- _Information supplied_:
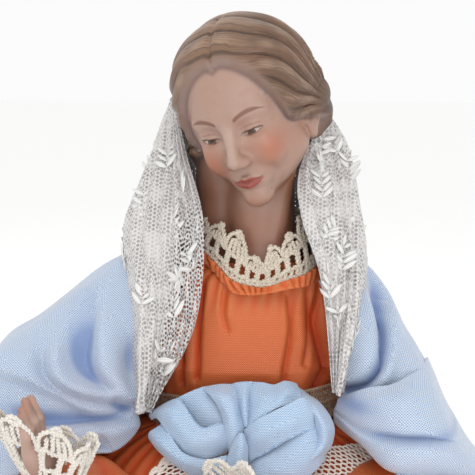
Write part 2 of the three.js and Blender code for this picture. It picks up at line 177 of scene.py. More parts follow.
def grid_quads(rows, columns, wrap=False):
    """Corner numbers of the quads of a grid, whose last column joins the first if it wraps."""
    last = columns if wrap else columns - 1
    row, column = np.meshgrid(np.arange(rows - 1), np.arange(last), indexing="ij")
    beside = (column + 1) % columns
    quads = np.stack([row * columns + column, row * columns + beside, (row + 1) * columns + beside,
                      (row + 1) * columns + column], axis=2)
    return quads.reshape(-1, 4)


def thin_sheet(grid, thickness, wrap=False):
    """Points and faces of a closed thin sheet round a grid of points."""
    rows, columns = grid.shape[:2]
    lift = grid_normals(grid, wrap) * thickness / 2
    size = rows * columns
    top = grid_quads(rows, columns, wrap)
    faces = [top, top[:, ::-1] + size]
    numbers = np.arange(size).reshape(rows, columns)
    around = np.concatenate([numbers, numbers[:, :1]], axis=1) if wrap else numbers
    rims = [around[0], around[-1, ::-1]]
    if not wrap:
        rims += [numbers[::-1, 0], numbers[:, -1]]
    for rim in rims:
        faces.append(np.stack([rim[1:], rim[:-1], rim[:-1] + size, rim[1:] + size], axis=1))
    return np.concatenate([(grid + lift).reshape(-1, 3), (grid - lift).reshape(-1, 3)]), np.concatenate(faces)


def joined(parts):
    """One set of points and faces from several."""
    starts = np.cumsum([0] + [len(points) for points, _ in parts[:-1]])
    faces = [faces + start for (_, faces), start in zip(parts, starts)]
    return np.concatenate([points for points, _ in parts]), np.concatenate(faces)


# Type and field of the point attributes that aren't plain numbers
MARK_KINDS = {"paint": ("FLOAT_COLOR", "color"), "turn": ("FLOAT_VECTOR", "vector")}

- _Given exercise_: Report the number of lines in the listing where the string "parts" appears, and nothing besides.

- _Reply_: 5